As you know I sometimes bake with my little girl, making biscuits and fairy cakes, which  she takes into school to share with her class.  There is one problem with this, I have now got a reputation (undeserved) as a baker.  As a result I have been asked to make a gingerbread house as a raffle prize for the school Christmas Fair!

When I was first asked I gulped!  I have never made anything as intricate or challenging,  but I said I would have a go and see what the results were before I committed one way or another!

If your brave enough, look below and see the photos of my (very) unsuccessful attempt!

I am going to have a further go!  Since this disaster I have googled, and you-tubed gingerbread houses, and I have also discovered kit gingerbread houses, so that may be the way for me to go.

Advice welcome ;-)


The sad results of my first Gingerbread House!
The ingredients



Flour, brown sugar, cinnamon and ginger

beating eggs and treacle

dividing the mixture before chilling

The roof of the house before baking

Out of the oven

laying out the house before putting it together

Just the door to add (I used royal icing for the joins)

A moment before collapse!

a gable wall

the roof

a window in a wall

The end!




Monday, 19 September 2011

Blackberry and Apple Crumble

Yesterday  both my sons came for lunch, which was a real treat for me.  As small boys they had particularly enjoyed old fashioned puddings, so my little girl and I made a scrumptious crumble for them.

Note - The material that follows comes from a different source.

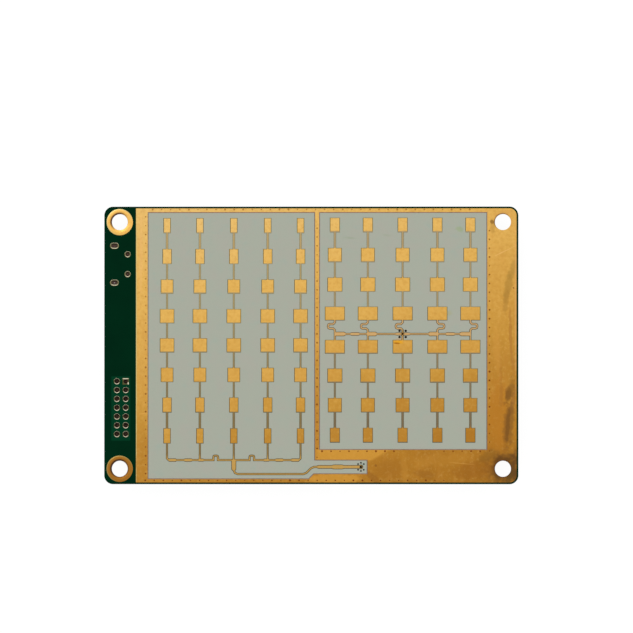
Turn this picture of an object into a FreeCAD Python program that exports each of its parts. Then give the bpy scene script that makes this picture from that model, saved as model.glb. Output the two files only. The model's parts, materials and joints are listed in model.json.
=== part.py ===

We used Bramley apples and blackberries,  which we layered with brown demerara sugar.

For the crumble topping we used plain flour, oats, brown demerara sugar and butter.    The oats add a lovely toasty flavour, and the brown sugar gives the topping a beautiful colour.

The finished crumble

Ingredients 

flour, sugar and oats

add the butter (cold and cubed)

rub in to make "bread crumbs"

Slice the apple and add sugar

Then add the blackberries

After a second layer of fruit,
 cover with the crumble topping

bake in the (medium)  oven for about 40 minutes

This is delicious with cream or with vanilla ice cream.  A great pudding for an autumn lunch or supper.

More from the Still Room

I was fortunate to find some damsons from Waitrose, and some more at   the Kew Garden's Students stall at Ham House.  So I have been able to make some Damson Gin (this is my standby incase I miss the sloes in Ireland!)

I made the gin using a recipe from the River Cottage Handbook No. 2, Preserves by Pam Corbin.

I pricked each damson several times with a cocktail stick, added sugar and filled the jars with basic gin.  The jars are now sitting, maturing in the cupboard in the downstairs bathroom.

To accompany the damson gin, I made some Blackberry Whisky.  This recipe came from  the Guardian newspaper, and is written by John Wright who also wrote the River Cottage Handbook No. 7, Hedgerow.

As with most home made liqueurs, it involves steeping the blackberries with sugar, in a good quantiy of  whisky.  John Wright recommends leaving it for a long time, up to a year!  So it will sit happily in the back of the cupboard for several months, I hope!

Ripe Damsons

Checking recipes

Blackberries and sugar

Adding the whisky

Damsons from Waitrose

Delicious

poke each plum with a cocktail stick

The liqueurs waiting to be stored.



Yesterday, I was delighted to find some quinces in Waitrose, having bought How to Make Your Own Drinks by Susy Atkins, I was keen to try one of her recipes so decided to combine quinces and vodka, to make Quince Vodka (what a surprise!) 

Simple ingredients

A great book!

Whoops! Messy counter, I had just grated the quinces!

I hope some of these drinks will be ready for the Christmas and New Year Holidays!  And that they taste  wonderful!  I will let you know!

Thursday, 15 September 2011

Cake Pops!!!

Yesterday I attended a course at Cakes 4 Fun, in Putney!  It was great fun, a whole day learning how to make and decorate Cake Pops!

The bakery is a lovely little shop, on the Lower Richmond Road, in Putney.  The course ran from 10am to 4pm, and Lisa (the instructor) and Catherine  took us through the various stages of Cake Pop production.

One of the lovely things about the courses here is the small group sizes, yesterday there were five of us all keen to learn. We crumbled cake, and then added butter cream, forming the dough into small balls and other shapes.  The mixture was then frozen, while we made flower sugar decorations (very tricky).

After a short lunch break we commenced decoration, and using chocolate and candy melts we each made about 20 fantastic Cake Pops.

It was wonderful to have a chance to use so many different colours and decorating techniques, and I am now confident to tackle Cake Pops at home.

Cakes 4 Fun offers a range of delightful courses, from cupcakes and cake pops, to more serious detailed icing, as well as some professional courses.  For anyone like me who simply wishes to explore new techniques, or for the person planning their own cake making company, I would highly recommend having a look at their webpage and courses.


Thanks Lisa and Catherine for such a super day!


An array of fun Cake Pops!

I love the startled look of the pigs!

The strawberries were wonderful (my little girl's favourites)

I like the trufflesk balls covered in glitter


The hearts were made using a ganache,
more of an adult taste, delicious

All sorts of shapes, the 'cupcakes' and 'wedding cakes', were great fun

It was lovely to use some of the flower sugar paste decorations
 we had made in the morning
The outside of the bakery

Last year I took the Advent Cookie class and really enjoyed it.  I am looking forward to booking other courses in the future!

Please note, that I paid for the course myself, I was not asked to recommend it!